Introduction to Big O Notation

Big O notation is a mathematical concept that describes how an algorithm's runtime or memory requirements scale as the input size grows.
For Data Engineers working with massive datasets, understanding these complexities is crucial for designing efficient data pipelines, optimizing queries, and managing system resources effectively.

Common Big O Complexities with Python Examples

1. O(1) - Constant Time

Characteristics: Execution time remains constant regardless of input size

# Example: Accessing array element by index
def access_element(arr, index):
    """O(1) - Direct array access"""
    return arr[index] if index < len(arr) else None

# Example: Dictionary key lookup
def get_value_from_dict(dictionary, key):
    """O(1) - Hash table lookup"""
    return dictionary.get(key, None)

# Practical Data Engineering Example: Metadata lookup
def get_table_metadata(table_name, metadata_store):
    """O(1) - Quick metadata retrieval for ETL processes"""
    return metadata_store.get(table_name)

# Test
arr = [10, 20, 30, 40, 50]
print(f"Direct access: {access_element(arr, 2)}")  # Returns 30 immediately

config = {"host": "localhost", "port": 5432, "db": "analytics"}
print(f"Config lookup: {get_value_from_dict(config, 'port')}")  # Returns 5432 immediately

When to use: Configuration lookups, hash table operations, fixed-size calculations

2. O(log n) - Logarithmic Time

Characteristics: Execution time grows logarithmically with input size (doubling input adds one more step)

# Example: Binary Search (already covered)
def find_in_sorted_logs(log_timestamps, target_timestamp):
    """O(log n) - Finding log entries in sorted timestamp data"""
    left, right = 0, len(log_timestamps) - 1
    while left <= right:
        mid = (left + right) // 2
        if log_timestamps[mid] == target_timestamp:
            return mid
        elif log_timestamps[mid] < target_timestamp:
            left = mid + 1
        else:
            right = mid - 1
    return -1

# Example: Finding partition in distributed storage
def find_data_partition(sorted_partitions, data_key):
    """O(log n) - Locating which partition contains specific data"""
    # Binary search through partition ranges
    low, high = 0, len(sorted_partitions) - 1
    while low <= high:
        mid = (low + high) // 2
        if sorted_partitions[mid]['start'] <= data_key <= sorted_partitions[mid]['end']:
            return sorted_partitions[mid]
        elif data_key < sorted_partitions[mid]['start']:
            high = mid - 1
        else:
            low = mid + 1
    return None

# Test with sorted data
sorted_logs = [1000, 2000, 3000, 4000, 5000, 6000, 7000, 8000, 9000, 10000]
print(f"Log found at index: {find_in_sorted_logs(sorted_logs, 7000)}")

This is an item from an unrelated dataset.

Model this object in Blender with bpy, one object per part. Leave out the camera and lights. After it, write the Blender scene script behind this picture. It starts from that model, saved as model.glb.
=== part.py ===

When to use: Searching sorted data, tree-based operations, balanced data structures

3. O(n) - Linear Time

Characteristics: Execution time grows linearly with input size

# Example: Processing streaming data
def process_data_stream(data_stream, processor_function):
    """O(n) - Processing each element in a data stream"""
    results = []
    for item in data_stream:
        processed = processor_function(item)
        results.append(processed)
    return results

# Example: Data validation
def validate_data_quality(dataset, validation_rules):
    """O(n) - Checking each record against quality rules"""
    invalid_records = []
    for i, record in enumerate(dataset):
        if not all(rule(record) for rule in validation_rules):
            invalid_records.append((i, record))
    return invalid_records

# Example: Aggregating metrics
def calculate_total_metrics(log_entries):
    """O(n) - Summing values across all log entries"""
    total_errors = 0
    total_latency = 0
    total_requests = 0
    
    for entry in log_entries:
        total_errors += entry.get('errors', 0)
        total_latency += entry.get('latency_ms', 0)
        total_requests += 1
    
    return {
        'avg_latency': total_latency / total_requests if total_requests > 0 else 0,
        'error_rate': total_errors / total_requests if total_requests > 0 else 0,
        'total_requests': total_requests
    }

# Test
data_stream = [1, 2, 3, 4, 5, 6, 7, 8, 9, 10]
processed = process_data_stream(data_stream, lambda x: x * 2)
print(f"Processed stream: {processed}")

When to use: Data transformation, filtering, scanning, ETL operations

4. O(n log n) - Linearithmic Time

Characteristics: Common in efficient sorting and divide-and-conquer algorithms

# Example: Efficient sorting for data preprocessing
def sort_large_dataset(dataset, key_func):
    """O(n log n) - Sorting large datasets for analysis"""
    return sorted(dataset, key=key_func)

# Example: Merge sort implementation
def merge_sort(arr):
    """O(n log n) - Divide and conquer sorting"""
    if len(arr) <= 1:
        return arr
    
    mid = len(arr) // 2
    left = merge_sort(arr[:mid])
    right = merge_sort(arr[mid:])
    
    return merge(left, right)

def merge(left, right):
    """Merge two sorted arrays"""
    result = []
    i = j = 0
    
    while i < len(left) and j < len(right):
        if left[i] < right[j]:
            result.append(left[i])
            i += 1
        else:
            result.append(right[j])
            j += 1
    
    result.extend(left[i:])
    result.extend(right[j:])
    return result

# Example: Processing with external sort (for data larger than memory)
def external_sort_simulation(data_chunks):
    """O(n log n) - Simulating external sort for big data"""
    # Sort each chunk: O(k log k) where k is chunk size
    sorted_chunks = [sorted(chunk) for chunk in data_chunks]
    
    # Merge sorted chunks: O(n log m) where m is number of chunks
    result = []
    while any(chunk for chunk in sorted_chunks):
        # Find smallest element across chunks
        min_val = float('inf')
        min_chunk_idx = -1
        
        for i, chunk in enumerate(sorted_chunks):
            if chunk and chunk[0] < min_val:
                min_val = chunk[0]
                min_chunk_idx = i
        
        if min_chunk_idx != -1:
            result.append(min_val)
            sorted_chunks[min_chunk_idx].pop(0)
    
    return result

# Test
unsorted_data = [64, 34, 25, 12, 22, 11, 90, 5, 77, 88]
print(f"Sorted data: {merge_sort(unsorted_data)}")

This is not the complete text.